Kiriakou, a native of New Castle, Pa., joined the CIA in early 1990 after studying at George Washington University in Washington, D. C. He is president of Second Street Consulting Corp., an Arlington, Va.-based firm that specializes in international business risk analysis. Kiriakou is being hosted at Pitt by Mike Frank Epitropoulos, a lecturer in the sociology department who teaches the course Peace Movements, which explores various forms of social movements and protest.
—By Sharon S. Blake

Pitt-Produced Documentary on K. Leroy Irvis Airs on WQED

K. Leroy Irvis: The Lion of Pennsylvania, a University of Pittsburgh-produced documentary about the life of the late K. Leroy Irvis, is airing on WQED’s The Neighborhood Channel through the end of February as part of the station’s programming that celebrates Black History Month.

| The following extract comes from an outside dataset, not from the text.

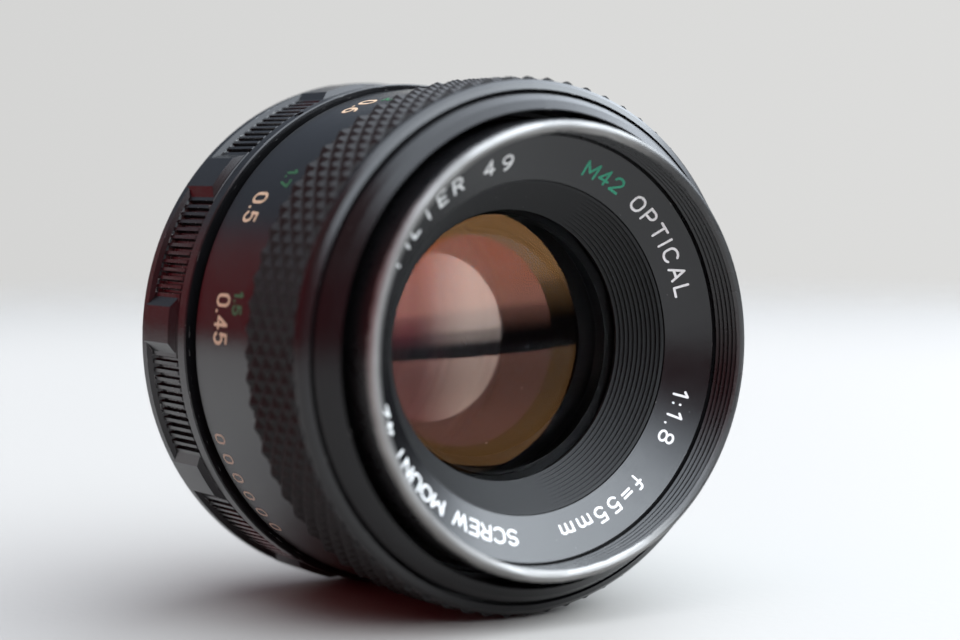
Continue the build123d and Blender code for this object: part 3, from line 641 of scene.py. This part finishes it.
class Lettering:
    """Painted engraving on a surface: collects round-ended strokes as closed prisms.

    surface(x, y, lift) gives the frame point for x along a line, y up it and lift off the surface."""

    def __init__(self, surface):
        self.surface = surface
        self.points = []
        self.faces = []
        self.strokes = 0

    def segment(self, start, end, half):
        """One straight stroke; each is a hair higher than the last, so that none are coplanar."""
        angle = math.atan2(end[1] - start[1], end[0] - start[0])
        outline = []
        for centre, first in ((end, angle - math.pi / 2), (start, angle + math.pi / 2)):
            for step in range(CAP_POINTS):
                turn = first + math.pi * step / (CAP_POINTS - 1)
                outline.append((centre[0] + half * math.cos(turn), centre[1] + half * math.sin(turn)))
        lift = PAINT_RISE + 0.0004 * (self.strokes % 12)
        self.strokes += 1
        base, count = len(self.points), len(outline)
        for height in (lift, -PAINT_SINK):
            self.points += [self.surface(x, y, height) for x, y in outline]
        self.faces.append(tuple(range(base, base + count)))
        self.faces.append(tuple(reversed(range(base + count, base + 2 * count))))
        for index in range(count):
            other = (index + 1) % count
            self.faces.append((base + index, base + count + index, base + count + other, base + other))

    def text(self, words, x, y, height, width, pitch=0.3, narrow=1.0):
        """Words centred on x with their foot at y. pitch is the gap between letters, in heights."""
        scale = height * narrow
        total = sum(GLYPHS[letter][0] + pitch for letter in words) - pitch
        cursor = x - total * scale / 2
        for letter in words:
            advance, strokes = GLYPHS[letter]
            for stroke in strokes:
                path = [(cursor + px * scale, y + py * height) for px, py in stroke]
                for start, end in zip(path, path[1:]):
                    self.segment(start, end, width / 2)
            cursor += (advance + pitch) * scale

    def piece(self, name, look, body):
        piece(name, self.points, self.faces, look, body)


# Data ring words: radius of the foot, height, widening, and the radius that the spans are taken at.
WORDS_FOOT, WORDS_HEIGHT, WORDS_STRETCH, WORDS_MIDDLE = 20.45, 1.7, 1.25, 21.4
WORDS_LEAD = 21.75                              # radius that x is laid out at


def on_data_ring(clock):
    """Text around the data ring, tops outward, reading clockwise from the front."""
    slope = math.atan2(NAME_REAR - NAME_FRONT, NAME_OUTER - NAME_INNER)

    def surface(x, y, lift):
        radius = WORDS_FOOT + y * math.cos(slope) - lift * math.sin(slope)
        depth = name_depth(WORDS_FOOT) - y * math.sin(slope) - lift * math.cos(slope)
        return at(radius, depth, clock + math.degrees(x / WORDS_LEAD))

    return surface


def on_cylinder(radius, foot_depth):
    """Text around a barrel, tops to the front. x runs towards smaller clock angles."""

    def surface(x, y, lift):
        return at(radius + lift, foot_depth - y, -math.degrees(x / radius))

    return surface


def along(radius, clock):
    """x on a cylinder for a clock angle."""
    return -math.radians(clock) * radius


def data_ring_words():
    """Each wording with its middle and span as clock angles."""
    words = (
        ("M42", 25.0, 15.0, "green"),
        ("OPTICAL", 57.0, 37.0, "white"),
        ("1:1.8", 114.5, 17.5, "white"),
        ("f=55mm", 154.5, 34.0, "white"),
        ("SCREW MOUNT 42", -138.5, 68.0, "white"),
        ("FILTER 49", -36.0, 53.0, "white"),
    )
    looks = {"green": paint("paint_green", GREEN), "white": paint("paint_white", WHITE)}
    for index, (letters, clock, span, colour) in enumerate(words):
        length = math.radians(span) * WORDS_MIDDLE / (WORDS_HEIGHT * WORDS_STRETCH)
        pitch = (length - sum(GLYPHS[letter][0] for letter in letters)) / (len(letters) - 1)
        made = Lettering(on_data_ring(clock))
        made.text(letters, 0, 0, height=WORDS_HEIGHT, width=0.29, pitch=pitch, narrow=WORDS_STRETCH)
        made.piece(f"data_ring_engraving_{index + 1}", looks[colour], "front_group")


# Each number of a scale with its travel of the front group.
DISTANCES = (("0.45", 9.15), ("0.5", 7.92), ("0.6", 6.25), ("0.7", 5.17), ("0.8", 4.4), ("1", 3.4),
             ("1.2", 2.82), ("1.5", 2.2), ("2", 1.6), ("3", 1.05), ("5", 0.62), ("∞", 0.0))
FEET = (("1.5", 8.97), ("1.7", 7.55), ("2", 6.06), ("2.5", 4.6), ("3", 3.72), ("4", 2.7), ("5", 2.12),
        ("7", 1.48), ("10", 1.02))


def distance_scale():
    """Metres in cream, feet in green nearer the grip, and a row of small digits behind."""
    metres = Lettering(on_cylinder(BAND_RADIUS, foot_depth=27.0))
    for number, travel in DISTANCES:
        x = along(BAND_RADIUS, INDEX - FOCUS_RATE * travel)
        metres.text(number, x, 0, height=2.75, width=0.38, narrow=0.70)
    metres.piece("distance_scale_metres", paint("paint_cream", CREAM), "focus_ring_group")
    feet = Lettering(on_cylinder(BAND_RADIUS, foot_depth=23.1))
    for number, travel in FEET:
        x = along(BAND_RADIUS, INDEX - FOCUS_RATE * travel)
        feet.text(number, x, 0, height=1.8, width=0.3, narrow=0.85)
    feet.piece("distance_scale_feet", paint("paint_scale_green", DARK_GREEN), "focus_ring_group")
    serial = Lettering(on_cylinder(BAND_RADIUS, foot_depth=30.5))
    for digit in range(6):
        x = along(BAND_RADIUS, -111.0 - 5.0 * digit)
        serial.text("0", x, 0, height=2.0, width=0.24, narrow=0.85)
    serial.piece("distance_scale_small_digits", paint("paint_beige", BEIGE), "focus_ring_group")


# Each f-number with its turn of the aperture ring.
STOPS = (("1.8", 0), ("2.8", 10), ("4", 18), ("5.6", 26), ("8", 34), ("11", 42), ("16", 50))


def aperture_numbers():
    """White f-numbers, each with its tick."""
    made = Lettering(on_cylinder(RING_RADIUS, foot_depth=39.4))
    for number, turn in STOPS:
        x = along(RING_RADIUS, INDEX - turn)
        made.text(number, x, 0, height=2.3, width=0.36, pitch=0.28, narrow=0.9)
        made.segment((x, 2.9), (x, 3.5), 0.12)
    made.piece("aperture_numbers", paint("paint_white_ring", WHITE), "aperture_ring_group")


def index_marks():
    """Red index line and the depth of field lines beside it."""
    red = Lettering(on_cylinder(INDEX_RADIUS, foot_depth=34.7))
    x = along(INDEX_RADIUS, INDEX)
    red.segment((x, 0.2), (x, 1.3), 0.22)
    red.piece("index_mark", paint("paint_red", RED), "fixed_barrel")
    white = Lettering(on_cylinder(INDEX_RADIUS, foot_depth=34.7))
    for turn in (4, 8, 12, 17, 24):
        for side in (-turn, turn):
            x = along(INDEX_RADIUS, INDEX + side)
            white.segment((x, 0.35), (x, 1.2), 0.1)
    white.piece("depth_of_field_marks", paint("paint_white_marks", WHITE), "fixed_barrel")


data_ring_words()
distance_scale()
aperture_numbers()
index_marks()


# ---- camera and light ---------------------------------------------------------------------------
CAMERA_PLACE = Vector((-147.98, -203.17, 19.74)) * MM + Vector((0, RIM, 0))
CAMERA_FORWARD = Vector((0.5556, 0.8290, -0.0643))
FOCUS_POINT = Vector((0, (CAD_BOX[0].y + CAD_BOX[1].y) / 2 - 7.5 * MM, 0))
WINDOW_PLACE = Vector((0.55, -0.15, 0.45))      # middle of the broad light
TABLE_RADIUS = 0.66


def camera():
    data = bpy.data.cameras.new("camera")
    data.lens = 86.25
    data.sensor_width = 36.0
    data.clip_start = 0.01
    made = bpy.data.objects.new("camera", data)
    made.location = CAMERA_PLACE
    made.rotation_mode = "QUATERNION"
    made.rotation_quaternion = CAMERA_FORWARD.to_track_quat("-Z", "Y")
    bpy.context.scene.collection.objects.link(made)
    bpy.context.scene.camera = made
    focus = bpy.data.objects.new("focus_point", None)
    focus.location = FOCUS_POINT
    bpy.context.scene.collection.objects.link(focus)
    data.dof.use_dof = True
    data.dof.focus_object = focus
    data.dof.aperture_fstop = 11.0


camera()


# ---- studio -------------------------------------------------------------------------------------
def table():
    """Round pale table top, with painted shade that darkens it towards its far edge."""
    count = 128
    turns = [step * 2 * math.pi / count for step in range(count)]
    points = [(TABLE_RADIUS * math.cos(turn), TABLE_RADIUS * math.sin(turn), GROUND) for turn in turns]
    mesh = bpy.data.meshes.new("table")
    mesh.from_pydata(points, [], [tuple(range(count))])
    made = bpy.data.objects.new("table", mesh)
    bpy.context.scene.collection.objects.link(made)
    look, g = material("table_white")
    place = g.node("TexCoord").outputs["Object"]
    x, y, z = g.split(place)
    # Painted shade: the colour darkens with distance from the middle, for light falling off towards the far
    # edge.
    tone = g.mix(g.ramp(g.hypot(x, y), 0.3, 0.75), (0.352, 0.339, 0.316), (0.253, 0.244, 0.226))
    grain = g.noise(place, 900.0, 2.0)
    g.finish(g.principled(tone, 0.55, normal=g.bump(grain, 0.03)))
    mesh.materials.append(look)


def studio():
    """Soft window light from above and behind the camera, a reddish left side, a dark horizon, and a
    plain backdrop that only the camera sees."""
    world = bpy.data.worlds.new("studio")
    world.use_nodes = True
    bpy.context.scene.world = world
    g = Graph(world.node_tree)
    x, y, z = g.split(g.node("TexCoord").outputs["Generated"])

    dark = (0.010, 0.008, 0.008)
    window = g.mix(g.ramp(z, 0.13, 0.45), dark, (3.8, 4.15, 4.6))
    facing = g.math("MULTIPLY", g.math("SUBTRACT", x, y), 0.707)
    pane = g.math("MULTIPLY", g.ramp(facing, 0.48, 0.62), g.ramp(z, 0.36, 0.46))
    pane = g.math("MULTIPLY", pane, g.ramp(z, 0.82, 0.72))
    window = g.mix(pane, window, (7.8, 8.5, 9.2))
    far_side = g.mix(g.ramp(z, 0.12, 0.38), (0.62, 0.62, 0.62), (0.18, 0.21, 0.26))
    front = g.ramp(g.math("SUBTRACT", g.math("MULTIPLY", x, 0.45), y), -0.45, -0.1)
    sky = g.mix(front, far_side, window)
    sky = g.mix(g.ramp(x, -0.3, -0.6), sky, (0.40, 0.16, 0.16))
    maroon = g.math("MULTIPLY", g.ramp(x, -0.28, -0.36), g.ramp(z, 0.44, 0.36))
    sky = g.mix(maroon, sky, (0.42, 0.03, 0.045))
    sky = g.mix(g.ramp(z, 0.0, -0.06), sky, dark)

    backdrop = g.mix(g.ramp(x, -0.2, 1.2), (0.61, 0.61, 0.605), (0.76, 0.76, 0.75))
    seen = g.node("LightPath").outputs["Is Camera Ray"]
    light = g.node("Background")
    g.feed(light.inputs[0], g.mix(seen, sky, backdrop))
    target = g.node("OutputWorld")
    world.node_tree.links.new(light.outputs[0], target.inputs["Surface"])


def window_light():
    """Broad soft light from the right, left out of mirror reflections."""
    data = bpy.data.lights.new("window_right", "AREA")
    data.shape = "DISK"
    data.size = 0.6
    data.energy = 1.0
    data.color = (1.0, 0.99, 0.97)
    made = bpy.data.objects.new("window_right", data)
    made.location = WINDOW_PLACE
    made.rotation_mode = "QUATERNION"
    made.rotation_quaternion = (-WINDOW_PLACE).to_track_quat("-Z", "Y")
    made.visible_glossy = False
    bpy.context.scene.collection.objects.link(made)


table()
studio()
window_light()
bpy.context.scene.view_settings.view_transform = "Standard"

In 1977, Irvis became the first African American speaker of the House in Pennsylvania and the first Black speaker of any state house since Reconstruction. He was a 1954 Pitt Law graduate. The film is narrated by Julian Bond and contains vintage photos, video clips, and anecdotes about Irvis from friends, family members, and historians.

WQED will repeat the documentary in a rotation every seven hours. (In Pittsburgh, Comcast digital viewers can access The Neighborhood Channel at 201. Other viewers should contact their local cable company or satellite provider for information on how to access The Neighborhood Channel.)

Chris Moore, a producer and host at WQED Multimedia, introduces the documentary. At its conclusion, Moore introduces three panelists, who provide commentary on Irvis and the documentary: Cathryn L. Irvis, K. Leroy Irvis’ widow and founder of KLI Productions Inc., which conceived the documentary; Pitt history professor Laurence Glasco, who provides on-screen commentary in the documentary; and Robert Hill, Pitt vice chancellor for public affairs and executive producer of the film.